• **GOAL OF THE EXERCISE**
Starting at the first line of the data below, write out each line exactly until you reach the line containing "from mathutils import Vector", and include that line too.

• **DATA BLOCK**
┏━━
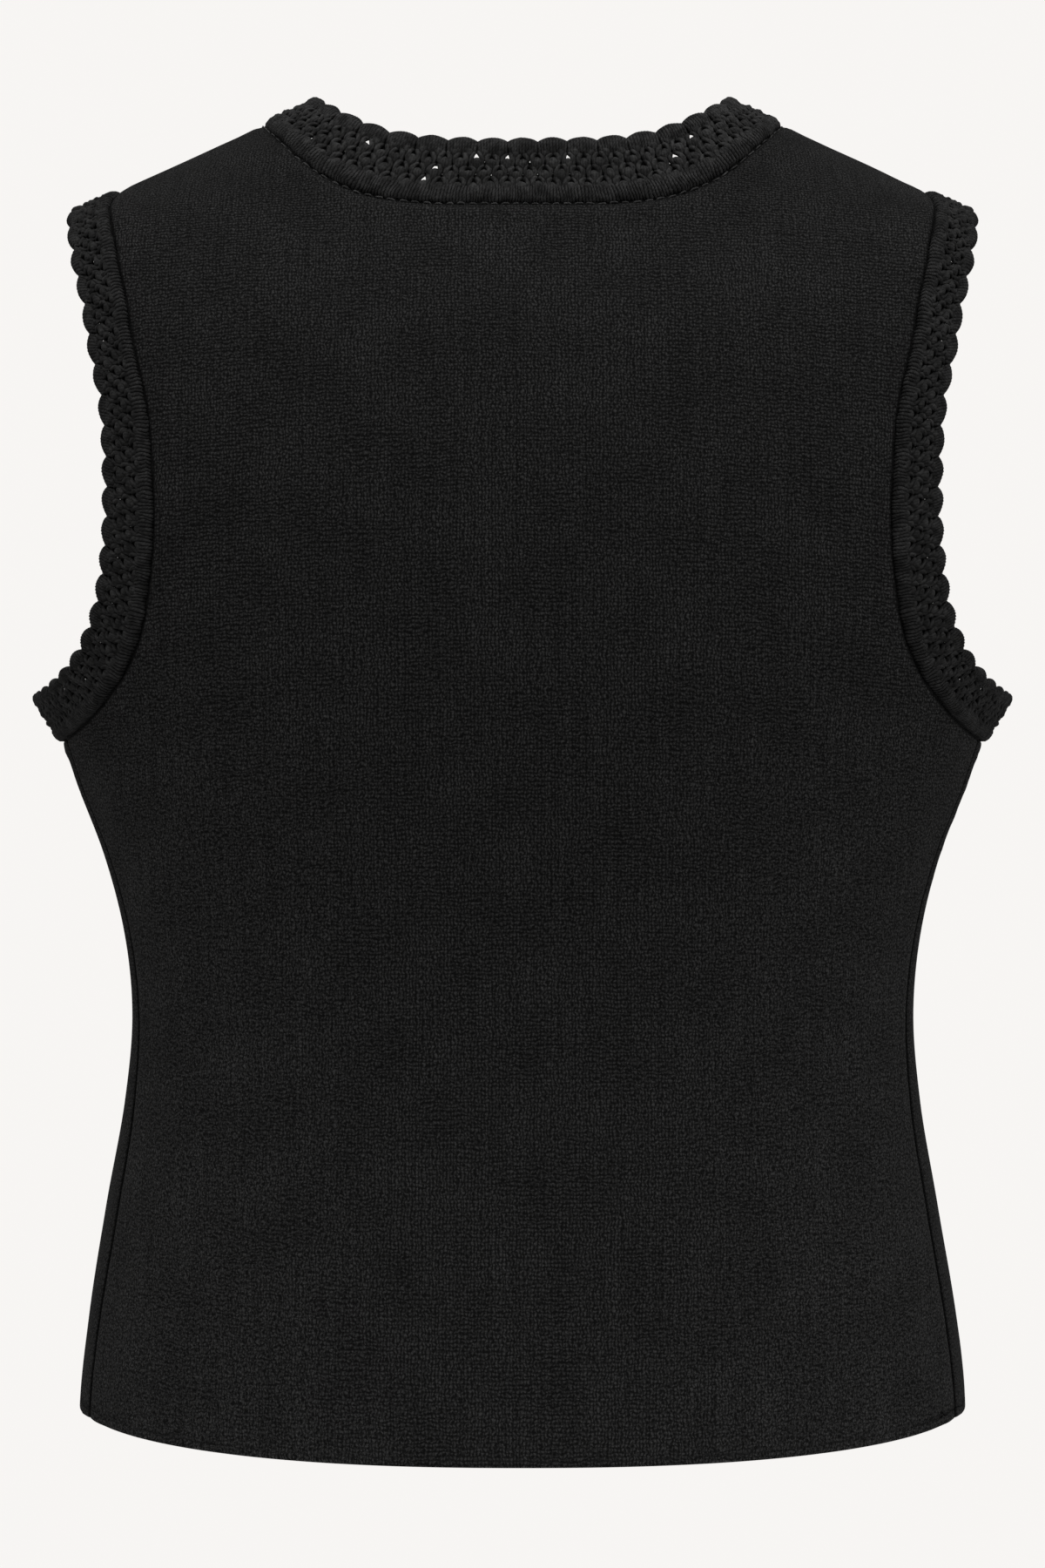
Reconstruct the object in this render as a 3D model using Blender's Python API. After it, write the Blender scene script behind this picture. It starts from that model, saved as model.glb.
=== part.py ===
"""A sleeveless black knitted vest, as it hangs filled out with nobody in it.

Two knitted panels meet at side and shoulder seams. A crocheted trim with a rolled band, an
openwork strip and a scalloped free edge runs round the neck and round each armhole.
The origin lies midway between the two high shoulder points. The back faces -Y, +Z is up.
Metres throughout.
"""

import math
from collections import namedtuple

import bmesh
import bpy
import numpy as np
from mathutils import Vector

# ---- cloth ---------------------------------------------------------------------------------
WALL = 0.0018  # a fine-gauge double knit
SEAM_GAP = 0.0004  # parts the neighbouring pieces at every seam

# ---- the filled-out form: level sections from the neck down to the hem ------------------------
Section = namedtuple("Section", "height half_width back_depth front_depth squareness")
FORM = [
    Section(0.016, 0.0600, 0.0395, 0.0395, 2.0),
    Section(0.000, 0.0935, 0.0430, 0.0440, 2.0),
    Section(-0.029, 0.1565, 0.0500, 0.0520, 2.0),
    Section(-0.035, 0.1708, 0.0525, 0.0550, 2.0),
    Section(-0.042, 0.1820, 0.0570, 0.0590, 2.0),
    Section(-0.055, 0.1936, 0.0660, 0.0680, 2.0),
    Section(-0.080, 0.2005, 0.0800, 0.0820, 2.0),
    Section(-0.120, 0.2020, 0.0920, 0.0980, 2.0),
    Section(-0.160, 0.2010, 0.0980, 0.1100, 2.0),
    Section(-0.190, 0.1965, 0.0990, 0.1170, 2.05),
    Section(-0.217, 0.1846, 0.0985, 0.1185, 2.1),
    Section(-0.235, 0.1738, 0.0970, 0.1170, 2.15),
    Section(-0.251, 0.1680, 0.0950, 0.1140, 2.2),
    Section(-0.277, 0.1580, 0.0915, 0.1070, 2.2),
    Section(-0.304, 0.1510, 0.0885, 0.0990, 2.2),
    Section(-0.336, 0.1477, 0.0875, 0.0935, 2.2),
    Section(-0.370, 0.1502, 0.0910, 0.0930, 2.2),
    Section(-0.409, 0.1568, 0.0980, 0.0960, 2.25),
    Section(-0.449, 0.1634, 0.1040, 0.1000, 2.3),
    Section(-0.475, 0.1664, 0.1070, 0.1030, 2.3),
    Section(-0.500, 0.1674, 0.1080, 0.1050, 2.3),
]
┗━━
• **WRITTEN RESPONSE**
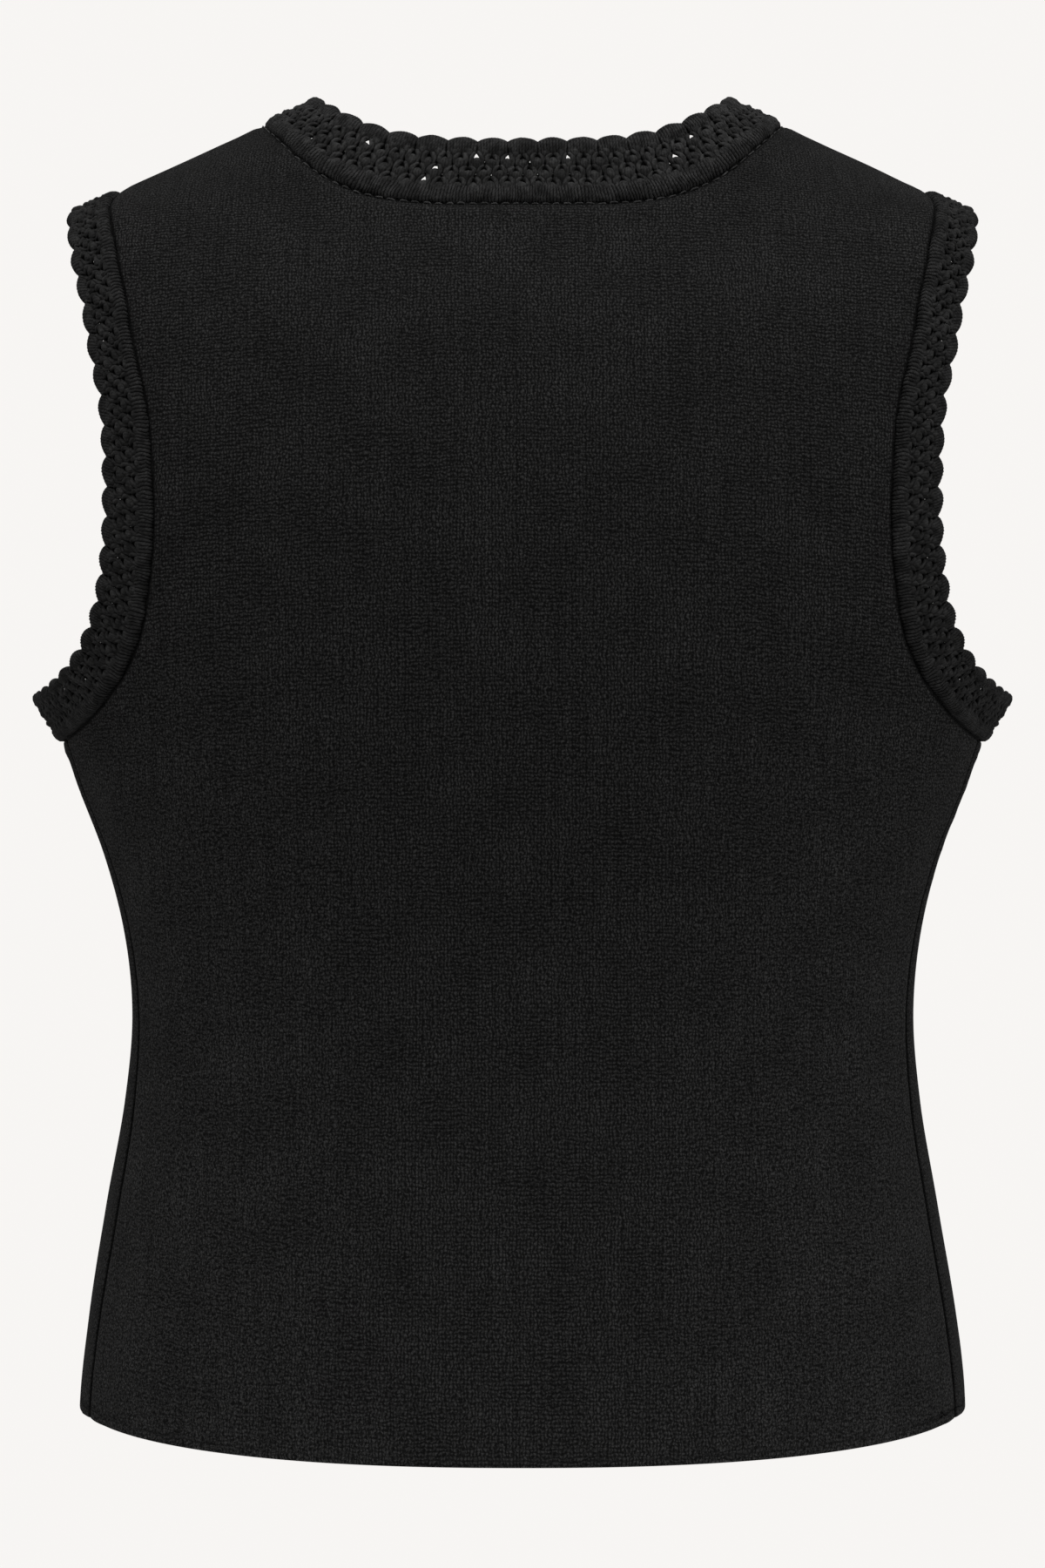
Reconstruct the object in this render as a 3D model using Blender's Python API. After it, write the Blender scene script behind this picture. It starts from that model, saved as model.glb.
=== part.py ===
"""A sleeveless black knitted vest, as it hangs filled out with nobody in it.

Two knitted panels meet at side and shoulder seams. A crocheted trim with a rolled band, an
openwork strip and a scalloped free edge runs round the neck and round each armhole.
The origin lies midway between the two high shoulder points. The back faces -Y, +Z is up.
Metres throughout.
"""

import math
from collections import namedtuple

import bmesh
import bpy
import numpy as np
from mathutils import Vector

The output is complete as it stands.